Co-founder and Chairman of the Board John J. Cali
President and Chief Executive Officer Thomas A. Rizk
Chief Operating Officer Brant B. Cali
Chief Administrative Officer John R. Cali
Chief Financial Officer Barry Lefkowitz
Vice President and General Counsel Roger W. Thomas
Vice President-Leasing James Nugent
Vice President-Operations Albert Spring


Brad Berger and Tim Jones of Robert Martin will join Cali as Executive Vice Presidents and will be responsible for operations, acquisitions and development in the Westchester/Rockland/Fairfield market. Additionally, Brad Berger and Robert Weinberg will assume two of four newly created seats on Cali's Board of Directors. Insider ownership will be 10%.

History

Cali Associates, a New Jersey real estate development company founded in 1949 by two brothers, John J. Cali and Angelo R. Cali, and their associate Edward Leshowitz, evolved into the $1.7 billion full service office REIT known today as Cali Realty Corporation.
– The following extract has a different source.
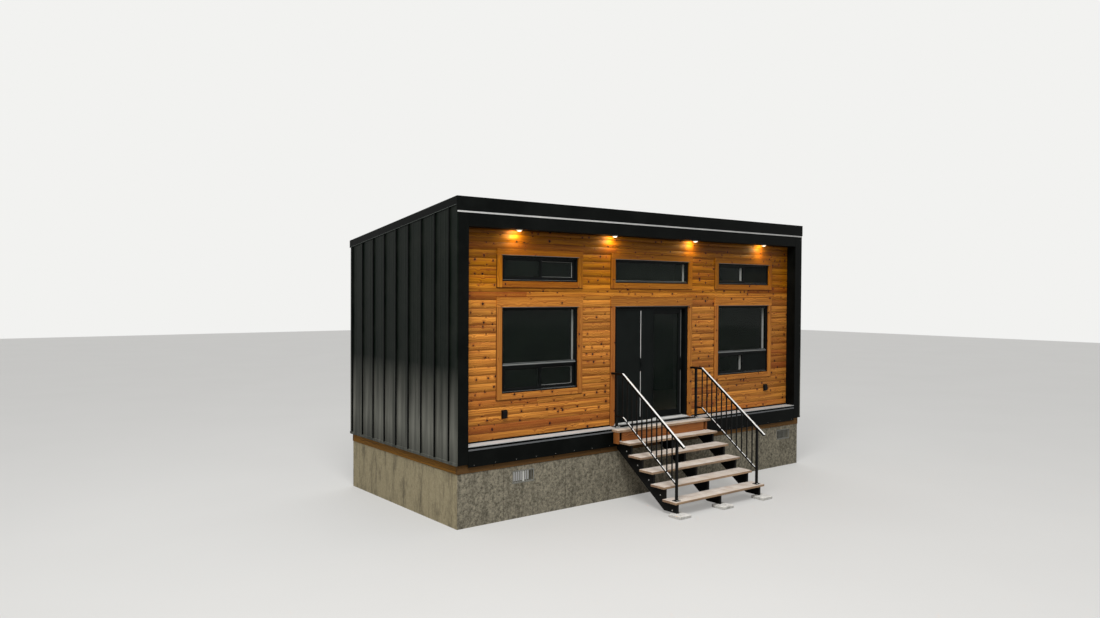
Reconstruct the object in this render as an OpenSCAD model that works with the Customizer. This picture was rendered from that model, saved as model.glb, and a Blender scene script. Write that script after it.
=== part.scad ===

Throughout its history, Cali has anticipated opportunity and led the industry in realizing the rewards of that opportunity; from the early days when Cali Associates was developing single-family housing units, to the late '60s when Cali Associates quickly recognized the growing opportunity presented by the development of suburban office buildings. In the early '90s, Cali Associates expanded its range of services and changed its strategy to grow through the acquisition and management of office properties. Taking advantage of growing capital markets, Cali Associates went public as Cali Realty Corporation in August 1994. Today, Cali Realty is one of the largest publicly-traded REITs in the country.